Image: Supplied Source: Copernicus 2024

Modelling indicates that not all this rise can be attributed to known climate change variables such as the El Nino. Nor is it known whether it is due to a one-off event such as the Tongan volcano eruption of 2022 or a more enduring so far hidden cause. It therefore joins unexplained worryingly large increases in global methane emissions as reasons for growing concern.

Howden acknowledges that COP28 has put in place much needed financial mechanisms to assist developing countries but notes that their funding is far from what has been promised. On the brighter side it is noted the plunging cost of solar and wind power (rather than government action) is what is driving their rapid uptake and driving out coal and nuclear power.

Going forward, Howden admits we cannot rely on the COP process to deliver the goals it has set: any chance of keeping to 1.5C will need to be by way of countries bilaterally rapidly reducing GHG emissions.
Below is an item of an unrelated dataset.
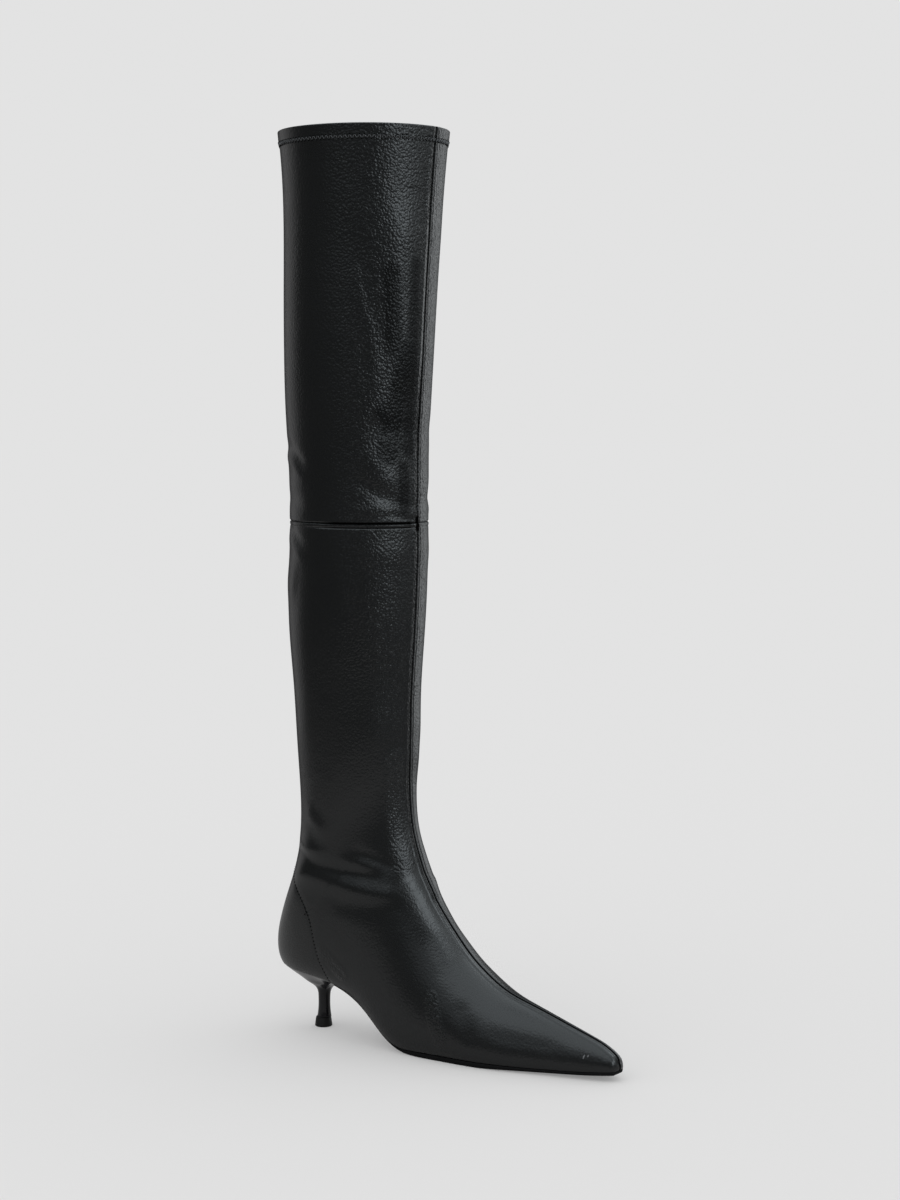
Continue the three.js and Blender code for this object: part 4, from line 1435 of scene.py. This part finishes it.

But globally – as indicated by the above IPCC graph – COP members’ implementation of national policies are way off track. On that score Howden reminds us that Australia remains very much part of the problem not the solution. That is, GHG emissions are almost identical to that of 2005 once we discount the land clearing fudge we engineered in that year.

An emerging wider problem is that individual countries’ regimes for reducing emissions – including Australia – depend to an important degree on a number of problematic tools embedded in the IPCC’s pathways to carbon neutrality. Their importance of course does not reflect a purely scientific consensus but also the bias of governments in the IPCC’s final reports. Not surprisingly then the continued large scale use of gas as a transition fuel is premised on the use of carbon capture and storage at scale but which remains unproven and without reliable costing. The other major escape route from directly reducing carbon emissions by GHG emitters – carbon offsets – are sparely regulated with a large majority acknowledged to be substantially ineffective. The use of biomass is also being questioned with studies indicating very poor outcomes for reducing GHG emissions. And while wind and solar are enjoying rapid uptakes in national strategies this belated rush is causing a growing NIMBY backlash and costly bottlenecks.

Finally, as Peter Sainsbury highlights (P and I, 18 February), country pathways to lowering emissions – such as that of the US – are being offset by national policies which promote very large increases in gas exports over the next few decades. No less so for Australia which, Howden reminds us, is set to contribute 4.5 billion tonnes of GHG emissions from rising gas exports.